Sanders accused Willis of choking her, and the Fresno, Calif., native was arraigned on Aug. 3 and charged with one felony count of battery constituting domestic violence-strangulation and a misdemeanor charge of coercion.
The deal that was struck will force him to pay a $340 fine, serve 100 hours of community service within the next year, undergo 90 minutes of domestic-violence counseling per week for the next 26 weeks and have no contact whatsoever with Sanders. He also was given a suspended 90-day jail sentence, adding incentive for him to steer clear of trouble.
Kruger said that all fees for the services of attorney Steven Wolfson must be handled by Willis.
"No choking took place," Willis said while addressing the local media on the floor of the Thomas & Mack Center. "What I said happened, happened. That's all I can say about that."
The punishment everyone will be talking about the most moving forward, however, is the one from UNLV coach Lon Kruger, who said that his leading scorer from a year ago will be suspended for "at least" the first three games of the 2010-11 season.
That stretch will include home exhibitions against Grand Canyon College on Nov. 2 and Washburn on Nov. 9, then the regular season opener at the Mack against UC Riverside on Nov. 12.
The earliest he could be eligible to suit up would be on Nov. 17 at home against Southeastern Louisiana.
Willis earlier in the day put on his UNLV uniform for team pictures, and will be participating in practices, starting with the FirstLook event held Oct. 15 on the Rebels' home floor.
"He'll be held to a very high standard, and based on how he conducts himself over the next six to eight weeks, before the start of the season, we'll see if (the suspension) goes beyond 10 percent (of the season)," Kruger said. "First three games was what that amounts to and, again, it could be more depending on what happens."
Traversing the non-conference schedule will be much easier, obviously, if Willis complies with the expectations Kruger has of him in the coming months, as the suspension could end before a key home game on Nov. 20 against Wisconsin and a Thanksgiving weekend trip to Anaheim, Calif., for the 76 Classic.
The three-game punishment was decided upon as a result of research done by Eric Toliver, who is UNLV's senior associate athletic director in charge of compliance. He found that it was the average punishment for athletes dealing with misdemeanor charges.
"It's tremendously embarrassing, but this is the bed I made, and I've got to sleep in it," Willis added. "I don't think I can be sorry enough. There hasn't been a lot of good news for me the last couple of months, so I think at this time, I'd like to move forward and kind of get over this process.
"There's a lot of basketball everywhere, but as far as me being a part of this UNLV team, being a part of this program that I love, it was tough.
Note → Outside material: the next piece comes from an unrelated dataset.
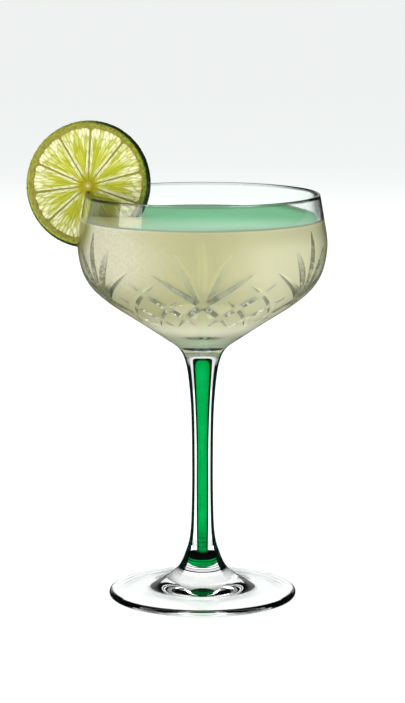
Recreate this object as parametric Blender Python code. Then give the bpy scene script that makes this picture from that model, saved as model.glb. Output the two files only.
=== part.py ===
"""A daiquiri: a cut-glass coupe on a green-cored stem, the drink in it and a lime wheel on its rim.

Metres, +Z up. The origin is the centre of the foot's underside, and the drinker's side faces -Y.
Outlines are (radius, height) in millimetres, read from the top down, and turned about the Z axis.
"""

import math

import bmesh
import bpy
import numpy as np
from mathutils import Vector

MM = 0.001
GAP = 0.3  # mm between neighbouring solids
CUT_PAST = 1.0  # mm that a cutter runs on past the face it opens
WELD = 0.01  # mm within which a turned outline's points on the axis are made one
OUTLINE_TOLERANCE = 0.3  # mm that a turned outline may stray from its curve
FINE_TOLERANCE = 0.015  # the same where the cutters follow the bowl
TURN_STEPS = 48
GLASS_START = math.pi / TURN_STEPS  # half a step round, so that no groove runs along an edge
CORE_STEPS = 16
WHEEL_STEPS = 72

# Glass: bowl, stem and foot
RIM_HEIGHT = 160.0
RIM_EDGE_RADIUS = 0.6
BOWL = (
    (45.8, RIM_HEIGHT - RIM_EDGE_RADIUS),
    (47.5, 149.6),
    (48.7, 140.2),
    (47.1, 130.6),
    (43.2, 123.6),
    (36.5, 117.6),
    (27.2, 111.5),
    (15.4, 103.7),
)
STEM = (
    (9.3, 99.2),
    (6.6, 93.6),
    (5.2, 84.5),
    (4.4, 73.0),
    (4.14, 58.0),
    (4.15, 42.3),
    (4.7, 26.1),
    (6.5, 18.0),
    (10.1, 10.8),
)
FOOT_RADIUS = 37.0
FOOT_EDGE_RADIUS = 1.4
FOOT_TOP = ((18.0, 5.4), (26.0, 3.8), (FOOT_RADIUS - FOOT_EDGE_RADIUS, 2 * FOOT_EDGE_RADIUS))
WALL = ((103.0, 3.1), (112.0, 2.8), (125.0, 2.6), (140.0, 2.2), (150.0, 1.5), (160.0, 1.2))
BOWL_FLOOR = ((9.6, 103.8), (5.2, 102.65), (0.0, 102.35))

# Core: a coloured glass rod with a wider plug at its lower end
CORE = (
    (0.0, 94.2),
    (1.3, 93.6),
    (2.0, 91.8),
    (2.0, 89.0),
    (1.5, 74.0),
    (1.4, 58.0),
    (1.4, 40.0),
    (1.5, 20.0),
)
CORE_NECK = ((1.3, 17.0), (0.7, 15.6), (0.7, 14.6))
CORE_PLUG = ((3.4, 14.0), (4.2, 12.6), (4.2, 0.0))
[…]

I've thought about everything, thought about all of the options. At the end of the day, I wanted to stay here and play this season for us. I felt like I owed it to our coaches, my teammates. Me and Kendall (Wallace) have been here the longest now, so I feel like I still owe them a piece of me."
Willis's actions provided the biggest bruise during an offseason that was far from stellar for the program.
First came the end of senior forward Matt Shaw's career, thanks to a one-year NCAA suspension following a failed drug test at the NCAA tournament in Oklahoma City back in March.
Willis's arrest was next, leaving his status with the team in limbo for his senior season.
The latest blow was not of the disciplinary variety, but came earlier this month when senior back-up guard Kendall Wallace, suffered a torn anterior cruciate ligament in his right knee. He'll redshirt this season and be back for a final time in the 2011-12 season.
Wallace and Shaw will be missed for their 3-point marksmanship. The duo combined to hit 87 of the team's 231 treys a year ago, including Shaw's team-leading 45 percent accuracy from deep.
But the loss of Willis could have been crippling.
A first team All-Mountain West Conference performer, he led the Rebels with 17.2 points per game as a junior, adding 3.9 rebounds and 3.5 assists on the side. He also pushed the program to its third NCAA tournament appearance in four years, and with several key returners this season, expectations are higher than they have been at any point in Kruger's tenure, which is beginning its seventh season.
"The standard for everyone goes up when one team member acts like Tre has, and we're all on a shorter leash," Kruger said. "The program's been damaged by Tre's actions. He understands that, his teammates understand that, and when you do something like that, you pay a price."